つぎに「経験」について話をします。貧困や感染症、気候変動のような世界の問題に立ち向かう仕事は問題が無茶苦茶に複雑なのですが、私が「世界は変えられるんだ」と希望を持てたのは、西アフリカのエボラ出血熱緊急対策の仕事でした。

そこで2つの難題に直面しました。一つ目は時間です。感染症対策はスピードが命です。二つ目は世界銀行の資金200億円を得るには、通常プロセスでは1年半かかります。そこで、経営コンサルティング会社で身に着けたオペレーション改革のノウハウを総動員して、45日で完了させました。さらなる難題は、死者埋葬による感染拡大でした。この医学的な解と社会的な解との折り合いは、文化人類学者と現地の宗教リーダー、コミュニティリーダー、感染症対策の専門家と共同で、人々が尊厳ある死を迎えられるという「安全な尊厳ある埋葬」というやり方の開発でした。

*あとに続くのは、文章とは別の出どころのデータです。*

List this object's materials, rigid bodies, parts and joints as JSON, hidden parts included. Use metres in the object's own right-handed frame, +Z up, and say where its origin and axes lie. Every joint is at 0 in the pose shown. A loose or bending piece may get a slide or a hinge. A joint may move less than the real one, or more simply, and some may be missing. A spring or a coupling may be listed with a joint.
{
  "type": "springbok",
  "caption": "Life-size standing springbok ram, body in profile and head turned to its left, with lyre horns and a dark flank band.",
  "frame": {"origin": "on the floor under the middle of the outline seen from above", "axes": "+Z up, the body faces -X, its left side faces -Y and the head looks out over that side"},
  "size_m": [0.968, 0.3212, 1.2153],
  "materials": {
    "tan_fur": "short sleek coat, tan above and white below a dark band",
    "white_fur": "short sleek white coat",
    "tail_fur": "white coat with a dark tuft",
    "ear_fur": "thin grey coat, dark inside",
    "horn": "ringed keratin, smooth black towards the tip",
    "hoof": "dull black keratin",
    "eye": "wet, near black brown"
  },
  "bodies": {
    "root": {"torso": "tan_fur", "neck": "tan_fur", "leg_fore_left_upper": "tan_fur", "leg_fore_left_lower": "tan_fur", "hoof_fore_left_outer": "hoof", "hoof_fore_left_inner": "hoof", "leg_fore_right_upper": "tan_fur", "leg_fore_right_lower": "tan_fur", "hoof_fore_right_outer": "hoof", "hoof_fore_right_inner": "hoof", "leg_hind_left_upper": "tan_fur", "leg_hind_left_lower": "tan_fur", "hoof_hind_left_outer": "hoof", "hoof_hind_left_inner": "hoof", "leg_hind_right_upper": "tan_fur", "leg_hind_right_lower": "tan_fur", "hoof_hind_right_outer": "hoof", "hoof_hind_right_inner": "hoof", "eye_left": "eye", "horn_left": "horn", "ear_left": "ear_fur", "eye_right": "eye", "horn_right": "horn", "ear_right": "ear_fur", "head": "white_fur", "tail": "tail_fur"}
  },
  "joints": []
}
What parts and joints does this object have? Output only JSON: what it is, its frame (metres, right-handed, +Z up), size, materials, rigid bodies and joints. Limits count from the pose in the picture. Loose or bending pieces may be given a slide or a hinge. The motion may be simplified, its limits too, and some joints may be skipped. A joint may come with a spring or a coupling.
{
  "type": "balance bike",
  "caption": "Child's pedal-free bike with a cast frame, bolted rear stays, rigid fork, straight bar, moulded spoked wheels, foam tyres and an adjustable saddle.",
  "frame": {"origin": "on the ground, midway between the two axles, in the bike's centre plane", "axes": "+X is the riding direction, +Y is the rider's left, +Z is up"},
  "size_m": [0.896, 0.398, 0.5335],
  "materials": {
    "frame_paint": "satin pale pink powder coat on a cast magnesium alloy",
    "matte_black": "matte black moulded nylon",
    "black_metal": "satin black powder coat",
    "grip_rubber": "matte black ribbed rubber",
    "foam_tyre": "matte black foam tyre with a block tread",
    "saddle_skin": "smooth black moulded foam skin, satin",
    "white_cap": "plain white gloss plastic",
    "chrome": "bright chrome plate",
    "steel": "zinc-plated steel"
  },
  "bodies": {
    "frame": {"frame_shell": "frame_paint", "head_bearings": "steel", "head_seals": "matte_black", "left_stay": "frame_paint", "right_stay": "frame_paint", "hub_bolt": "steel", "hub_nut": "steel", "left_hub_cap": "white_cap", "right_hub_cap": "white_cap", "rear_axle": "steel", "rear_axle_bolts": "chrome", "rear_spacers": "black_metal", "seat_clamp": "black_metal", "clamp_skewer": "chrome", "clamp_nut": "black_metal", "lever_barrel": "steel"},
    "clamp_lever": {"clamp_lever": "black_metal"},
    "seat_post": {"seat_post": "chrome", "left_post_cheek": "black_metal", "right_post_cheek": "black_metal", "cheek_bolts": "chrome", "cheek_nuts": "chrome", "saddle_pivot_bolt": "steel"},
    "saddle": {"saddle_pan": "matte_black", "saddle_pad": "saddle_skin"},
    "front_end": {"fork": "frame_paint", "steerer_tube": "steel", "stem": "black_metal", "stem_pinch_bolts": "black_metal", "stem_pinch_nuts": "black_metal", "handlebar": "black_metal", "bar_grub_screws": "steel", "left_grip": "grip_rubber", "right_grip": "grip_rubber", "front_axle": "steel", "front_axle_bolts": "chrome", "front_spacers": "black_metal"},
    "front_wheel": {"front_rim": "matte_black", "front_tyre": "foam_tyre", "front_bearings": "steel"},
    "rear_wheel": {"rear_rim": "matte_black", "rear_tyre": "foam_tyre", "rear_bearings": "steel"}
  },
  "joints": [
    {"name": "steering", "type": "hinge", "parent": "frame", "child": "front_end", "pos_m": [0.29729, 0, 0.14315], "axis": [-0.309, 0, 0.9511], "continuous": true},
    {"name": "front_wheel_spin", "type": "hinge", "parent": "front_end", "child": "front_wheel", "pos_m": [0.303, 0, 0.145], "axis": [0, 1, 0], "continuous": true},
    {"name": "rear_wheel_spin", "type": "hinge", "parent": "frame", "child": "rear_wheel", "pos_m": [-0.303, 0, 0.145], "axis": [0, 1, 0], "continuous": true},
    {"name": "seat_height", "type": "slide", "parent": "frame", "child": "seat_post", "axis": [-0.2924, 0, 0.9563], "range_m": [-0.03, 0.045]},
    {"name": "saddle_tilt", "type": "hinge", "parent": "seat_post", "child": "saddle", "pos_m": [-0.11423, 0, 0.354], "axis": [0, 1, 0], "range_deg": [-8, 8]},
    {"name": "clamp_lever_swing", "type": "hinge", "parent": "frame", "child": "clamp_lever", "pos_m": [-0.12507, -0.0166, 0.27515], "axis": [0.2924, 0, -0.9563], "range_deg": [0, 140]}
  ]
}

皆さんはこれからいろいろな学問や仕事で身に着けた力、「経験」を組合わせて問題解決に挑むのです。民間と公共、医療と文化、社会の壁など「越境」した経験を持ち問題解決する力は、問題の複雑化が進むこれからの世界では本当に重要です。一つの分野で世界のナンバーワンになることはとても難しいですが、いくつかの重要分野の経験やスキルを、自分だけにユニークな組合せとして持ち、それらを掛け算して問題解決に使えるのは自分だけという「オンリーワン」になることができます。